The most I have paid was $200 for a trio. I have paid $25 to $50 for several. But where most of my cost have been was in the travel cost.
Pretty much the same as Pepper's quote, but should add I've purchased mostly very young stock that had not reached it's full potential, so there was the chance they might turn out to be crappers.I've seen alot of people say that the pure Cornish are really pricey... please define pricey
The most expensive have been the WCs, and frankly I consider the quality of my DCs much better than them. I've yet to be at a show here in the midwest where a WC won best Cornish, let alone gone any farther up, and have been to shows where the WCs had come from 2000 miles or more to compete, but they just did not have the size, width, and head type of the DCs. Yet the WCs were the ones that cost me more by far, and the most difficult to find for sale [and to be completely honest, I absolutely hate one of my white pullets, and if I get any chicks with her leg faults she.is going into an expensive pot of chicken and noodles, but she has better body width than one other]. The WLRCs were also fewer in numbers and lesser in quality than the best DCs, and the only Buff Cornish I've ever seen in person were very mediocre, and I have not asked prices on either. I've only once asked the price on a DC that won in tough company, and they would not price him to me. I've also driven pretty good distances to buy mine, or look at some that I decided were not to my liking. I'm not sure how good my eye is, though the shows have gone pretty close to the way I picked them, but it looks to me like some big named breeders are offerig to sell only their lower end Cornish.

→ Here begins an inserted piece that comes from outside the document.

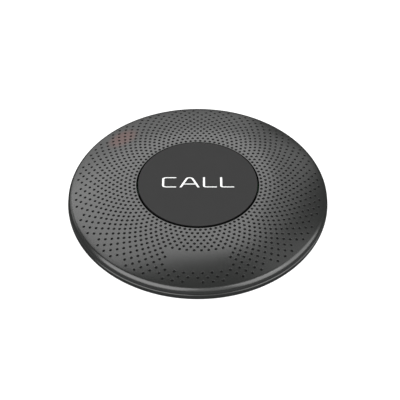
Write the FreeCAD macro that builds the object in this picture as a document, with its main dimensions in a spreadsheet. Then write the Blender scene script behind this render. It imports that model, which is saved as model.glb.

I sold what I considered some of my better quality juvenile DCs at $75 per pair, kept some I considered showed as much promise, and never offered to sell some pullets with what I consider bad color but great bodies.
I should add that I met someone locally who turned out to have the last of the Cornish from the same woman I purchased my first pair from, but who I could no longer locate. He told me she had sold out and moved, and he had promised a cockerel to someone, but said he would split the rest down the middle at his cost, which was a bargain in my opinion. He said "I'll keep those two, now you pick a male and female." and we divided them that way. I would have gladly paid a little more and taken them all, and told him that. He just said he wanted to keep some, not to mention where I got them, and asked that I if I could, to pay the favor forward, so I did, and his name will not be mentioned.